I couldn’t remember if you’d read the whole collection or selections: I hope the other posts refresh the other stories just as clearly for you.
I have never understood the remark ‘writing is regarded as a male thing’. I can’t see a time – back to Jane Austen – when there were more men writers than women. I’m not even sure women adopted male names to get published, and suspect it was more likely for anonymity. I can see there was a (long) time when men were regarded as serious and women as romantic, and that seems to me to get down to universities up until the 1960s being mostly staffed by men (and Atwood went to uni at the end of that period, pre-Women’s Lib).
Do you mean that you don’t understand it because it seems ridiculous or because it’s an observation that you don’t believe is grounded in reality?

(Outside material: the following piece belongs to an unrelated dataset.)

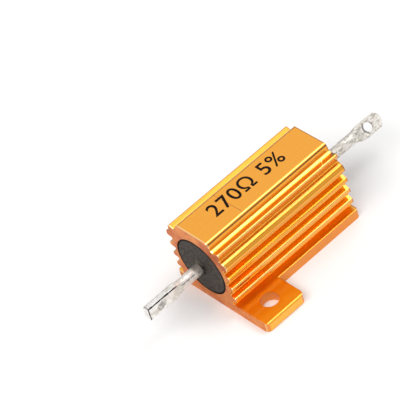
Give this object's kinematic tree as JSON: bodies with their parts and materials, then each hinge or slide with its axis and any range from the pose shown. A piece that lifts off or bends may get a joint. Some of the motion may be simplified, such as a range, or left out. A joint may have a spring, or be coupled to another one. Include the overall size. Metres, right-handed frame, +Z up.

I don’t think women writers being traditionally devalued (neglected, overlooked, dismissed, choose whichever word) is a matter of numbers but a matter of presumed quality. But, even so, a quick scan of the TOC of any literature textbook of that era (and for some years afterwards) shows women writers/poets/dramatists far outnumbered by men. When I first started submitting work for publication, I used my initials or my middle name (which happens to be a boy’s name), unless the market was a feminist magazine; it could be that the staff included women, but the editors were all men at tha time.
Yes, I accept that women writers were dismissed as lesser. But they must have sold, they kept getting published.
I’d like to see data (but I suppose that’s unlikely, even contemporary stat’s like that are expensive to gather and interpret). And we would have to weigh out the thorny question of what was published versus what has endured. #ItsComplicated
I love all the extra remarks and comments that you found for this story. Naturally I had to do some Hypatia-related research to approach this story 🙂
(My review will be posted tomorrow.)
I’ve had fun thinking about patterns that she observed about her own writing, decades ago, and observing how some of those characteristics remain easy to see.
Ohhhh, I’m looking forward to your research-soaked post: yay!